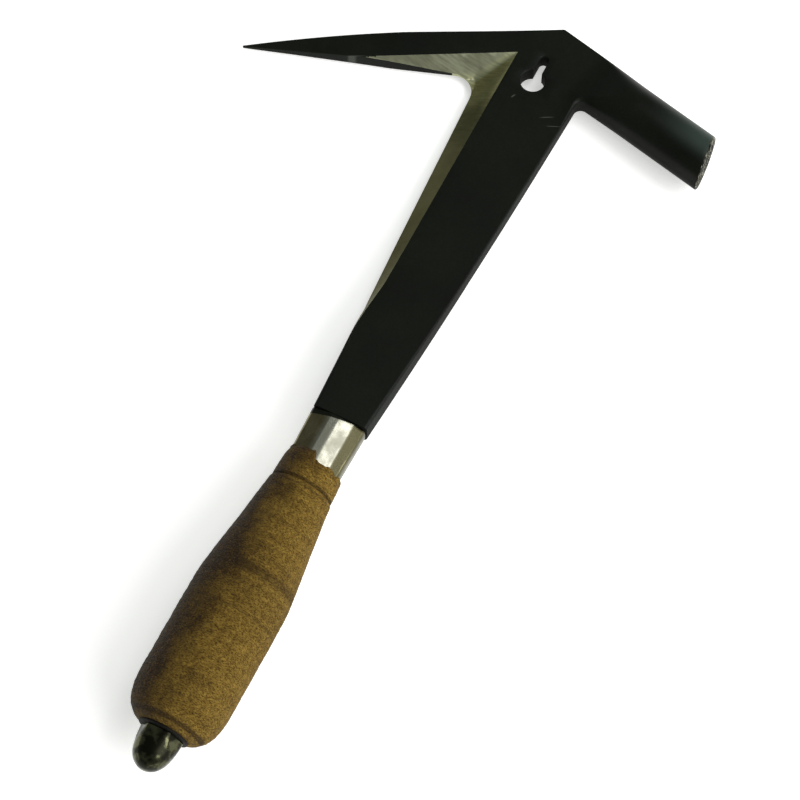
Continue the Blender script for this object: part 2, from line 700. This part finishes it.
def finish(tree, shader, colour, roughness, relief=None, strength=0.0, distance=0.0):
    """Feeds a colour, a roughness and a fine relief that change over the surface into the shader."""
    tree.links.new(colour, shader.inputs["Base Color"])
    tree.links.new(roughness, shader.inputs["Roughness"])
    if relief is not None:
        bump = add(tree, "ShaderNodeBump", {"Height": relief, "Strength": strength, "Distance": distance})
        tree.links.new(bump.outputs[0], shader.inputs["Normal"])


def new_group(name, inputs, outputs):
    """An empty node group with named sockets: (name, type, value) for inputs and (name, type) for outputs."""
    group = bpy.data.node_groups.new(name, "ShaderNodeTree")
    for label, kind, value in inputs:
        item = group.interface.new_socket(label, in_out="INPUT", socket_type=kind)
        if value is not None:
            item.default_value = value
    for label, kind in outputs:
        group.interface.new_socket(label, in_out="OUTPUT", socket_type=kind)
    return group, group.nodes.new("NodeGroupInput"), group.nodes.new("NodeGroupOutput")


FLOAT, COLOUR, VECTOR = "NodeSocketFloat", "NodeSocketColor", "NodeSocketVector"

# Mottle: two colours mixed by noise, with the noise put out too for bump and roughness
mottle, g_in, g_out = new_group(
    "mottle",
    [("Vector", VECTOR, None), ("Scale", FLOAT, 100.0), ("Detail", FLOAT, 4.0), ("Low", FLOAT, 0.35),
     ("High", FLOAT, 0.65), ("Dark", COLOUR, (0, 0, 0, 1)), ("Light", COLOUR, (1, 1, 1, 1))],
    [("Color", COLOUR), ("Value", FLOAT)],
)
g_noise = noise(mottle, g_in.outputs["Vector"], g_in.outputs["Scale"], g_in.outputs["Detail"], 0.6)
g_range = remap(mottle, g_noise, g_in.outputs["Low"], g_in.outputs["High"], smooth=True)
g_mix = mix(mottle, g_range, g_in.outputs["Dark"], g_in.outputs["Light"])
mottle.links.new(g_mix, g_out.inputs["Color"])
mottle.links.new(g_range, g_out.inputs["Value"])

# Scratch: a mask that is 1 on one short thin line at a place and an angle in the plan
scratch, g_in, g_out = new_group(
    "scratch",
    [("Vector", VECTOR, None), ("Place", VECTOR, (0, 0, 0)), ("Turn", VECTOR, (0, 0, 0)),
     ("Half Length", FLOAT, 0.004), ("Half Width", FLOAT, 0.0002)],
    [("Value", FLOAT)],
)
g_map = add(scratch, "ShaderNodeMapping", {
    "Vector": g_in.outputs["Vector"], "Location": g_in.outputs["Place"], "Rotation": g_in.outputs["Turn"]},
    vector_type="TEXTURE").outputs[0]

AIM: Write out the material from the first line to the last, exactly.

SOLUTION TO THIS TASK:
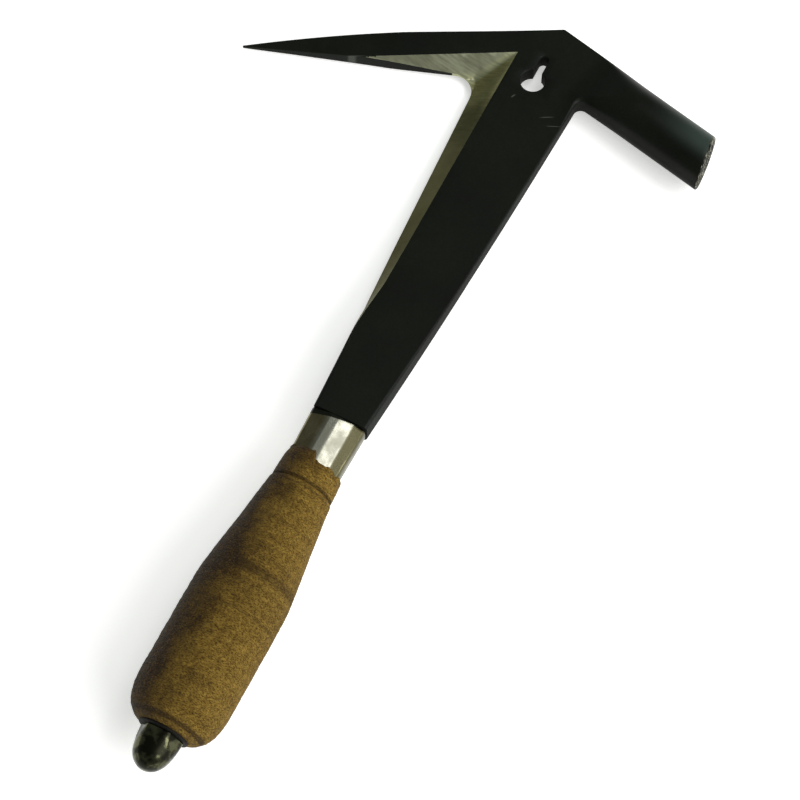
Continue the Blender script for this object: part 2, from line 700. This part finishes it.
def finish(tree, shader, colour, roughness, relief=None, strength=0.0, distance=0.0):
    """Feeds a colour, a roughness and a fine relief that change over the surface into the shader."""
    tree.links.new(colour, shader.inputs["Base Color"])
    tree.links.new(roughness, shader.inputs["Roughness"])
    if relief is not None:
        bump = add(tree, "ShaderNodeBump", {"Height": relief, "Strength": strength, "Distance": distance})
        tree.links.new(bump.outputs[0], shader.inputs["Normal"])


def new_group(name, inputs, outputs):
    """An empty node group with named sockets: (name, type, value) for inputs and (name, type) for outputs."""
    group = bpy.data.node_groups.new(name, "ShaderNodeTree")
    for label, kind, value in inputs:
        item = group.interface.new_socket(label, in_out="INPUT", socket_type=kind)
        if value is not None:
            item.default_value = value
    for label, kind in outputs:
        group.interface.new_socket(label, in_out="OUTPUT", socket_type=kind)
    return group, group.nodes.new("NodeGroupInput"), group.nodes.new("NodeGroupOutput")


FLOAT, COLOUR, VECTOR = "NodeSocketFloat", "NodeSocketColor", "NodeSocketVector"

# Mottle: two colours mixed by noise, with the noise put out too for bump and roughness
mottle, g_in, g_out = new_group(
    "mottle",
    [("Vector", VECTOR, None), ("Scale", FLOAT, 100.0), ("Detail", FLOAT, 4.0), ("Low", FLOAT, 0.35),
     ("High", FLOAT, 0.65), ("Dark", COLOUR, (0, 0, 0, 1)), ("Light", COLOUR, (1, 1, 1, 1))],
    [("Color", COLOUR), ("Value", FLOAT)],
)
g_noise = noise(mottle, g_in.outputs["Vector"], g_in.outputs["Scale"], g_in.outputs["Detail"], 0.6)
g_range = remap(mottle, g_noise, g_in.outputs["Low"], g_in.outputs["High"], smooth=True)
g_mix = mix(mottle, g_range, g_in.outputs["Dark"], g_in.outputs["Light"])
mottle.links.new(g_mix, g_out.inputs["Color"])
mottle.links.new(g_range, g_out.inputs["Value"])

# Scratch: a mask that is 1 on one short thin line at a place and an angle in the plan
scratch, g_in, g_out = new_group(
    "scratch",
    [("Vector", VECTOR, None), ("Place", VECTOR, (0, 0, 0)), ("Turn", VECTOR, (0, 0, 0)),
     ("Half Length", FLOAT, 0.004), ("Half Width", FLOAT, 0.0002)],
    [("Value", FLOAT)],
)
g_map = add(scratch, "ShaderNodeMapping", {
    "Vector": g_in.outputs["Vector"], "Location": g_in.outputs["Place"], "Rotation": g_in.outputs["Turn"]},
    vector_type="TEXTURE").outputs[0]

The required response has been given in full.